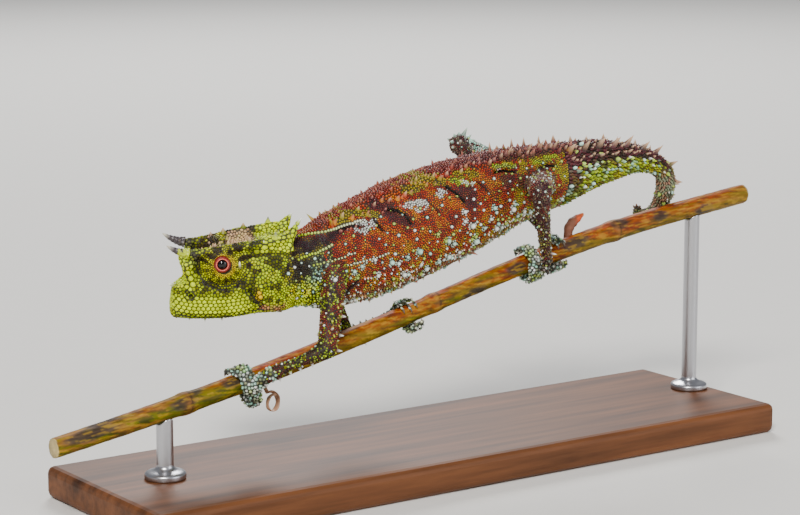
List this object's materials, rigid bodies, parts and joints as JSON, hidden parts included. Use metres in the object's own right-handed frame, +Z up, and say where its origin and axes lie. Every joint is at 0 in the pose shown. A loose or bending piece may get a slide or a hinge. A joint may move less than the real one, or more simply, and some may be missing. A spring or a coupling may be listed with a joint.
{
  "type": "leaf chameleon model",
  "caption": "Still, life-size model of a leaf chameleon gripping a short cut length of slanting stem, on a flat base with short rods.",
  "frame": {"origin": "centre of the underside of the display base, on the surface it stands on", "axes": "+Z up, +X from the head towards the tail along the stem, +Y to the animal's right side"},
  "size_m": [0.094, 0.024, 0.0361],
  "materials": {
    "head_skin": "matte yellow-green scales with dark grooves",
    "body_skin": "matte brick-red granular skin with yellow-green and pale turquoise tubercles",
    "tail_skin": "matte yellow-green and purple-brown scales with soft spines",
    "limb_skin": "matte purple-brown scales with pale bead rows",
    "horn": "dull grey horn with a pale tip",
    "eye": "wet gloss black",
    "plant_stem": "smooth orange-brown plant stem with dark blotches",
    "stand_wood": "dark stained wood, satin",
    "stand_steel": "brushed"
  },
  "bodies": {
    "root": {"eye_left": "eye", "eye_right": "eye", "foot_left": "limb_skin", "foot_right": "limb_skin", "forearm_left": "limb_skin", "forearm_right": "limb_skin", "hand_left": "limb_skin", "hand_right": "limb_skin", "head": "head_skin", "horn_left": "horn", "horn_right": "horn", "neck": "body_skin", "perch_stem": "plant_stem", "shank_left": "limb_skin", "shank_right": "limb_skin", "stand_base": "stand_wood", "stand_rod_front": "stand_steel", "stand_rod_rear": "stand_steel", "tail_base": "tail_skin", "tail_bend": "tail_skin", "tail_middle": "tail_skin", "tail_tip": "tail_skin", "thigh_left": "limb_skin", "thigh_right": "limb_skin", "torso": "body_skin", "upper_arm_left": "limb_skin", "upper_arm_right": "limb_skin"}
  },
  "joints": []
}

________________________

* Task details
Copy out the whole listing exactly.

* Solution for this exercise
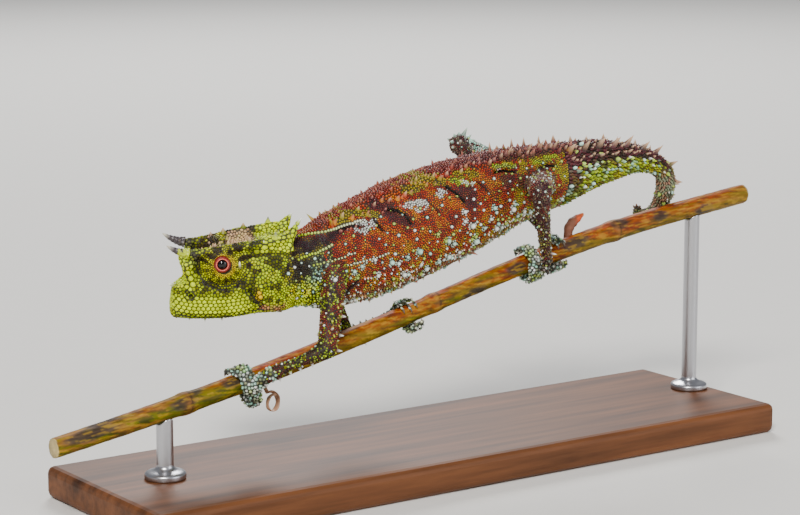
List this object's materials, rigid bodies, parts and joints as JSON, hidden parts included. Use metres in the object's own right-handed frame, +Z up, and say where its origin and axes lie. Every joint is at 0 in the pose shown. A loose or bending piece may get a slide or a hinge. A joint may move less than the real one, or more simply, and some may be missing. A spring or a coupling may be listed with a joint.
{
  "type": "leaf chameleon model",
  "caption": "Still, life-size model of a leaf chameleon gripping a short cut length of slanting stem, on a flat base with short rods.",
  "frame": {"origin": "centre of the underside of the display base, on the surface it stands on", "axes": "+Z up, +X from the head towards the tail along the stem, +Y to the animal's right side"},
  "size_m": [0.094, 0.024, 0.0361],
  "materials": {
    "head_skin": "matte yellow-green scales with dark grooves",
    "body_skin": "matte brick-red granular skin with yellow-green and pale turquoise tubercles",
    "tail_skin": "matte yellow-green and purple-brown scales with soft spines",
    "limb_skin": "matte purple-brown scales with pale bead rows",
    "horn": "dull grey horn with a pale tip",
    "eye": "wet gloss black",
    "plant_stem": "smooth orange-brown plant stem with dark blotches",
    "stand_wood": "dark stained wood, satin",
    "stand_steel": "brushed"
  },
  "bodies": {
    "root": {"eye_left": "eye", "eye_right": "eye", "foot_left": "limb_skin", "foot_right": "limb_skin", "forearm_left": "limb_skin", "forearm_right": "limb_skin", "hand_left": "limb_skin", "hand_right": "limb_skin", "head": "head_skin", "horn_left": "horn", "horn_right": "horn", "neck": "body_skin", "perch_stem": "plant_stem", "shank_left": "limb_skin", "shank_right": "limb_skin", "stand_base": "stand_wood", "stand_rod_front": "stand_steel", "stand_rod_rear": "stand_steel", "tail_base": "tail_skin", "tail_bend": "tail_skin", "tail_middle": "tail_skin", "tail_tip": "tail_skin", "thigh_left": "limb_skin", "thigh_right": "limb_skin", "torso": "body_skin", "upper_arm_left": "limb_skin", "upper_arm_right": "limb_skin"}
  },
  "joints": []
}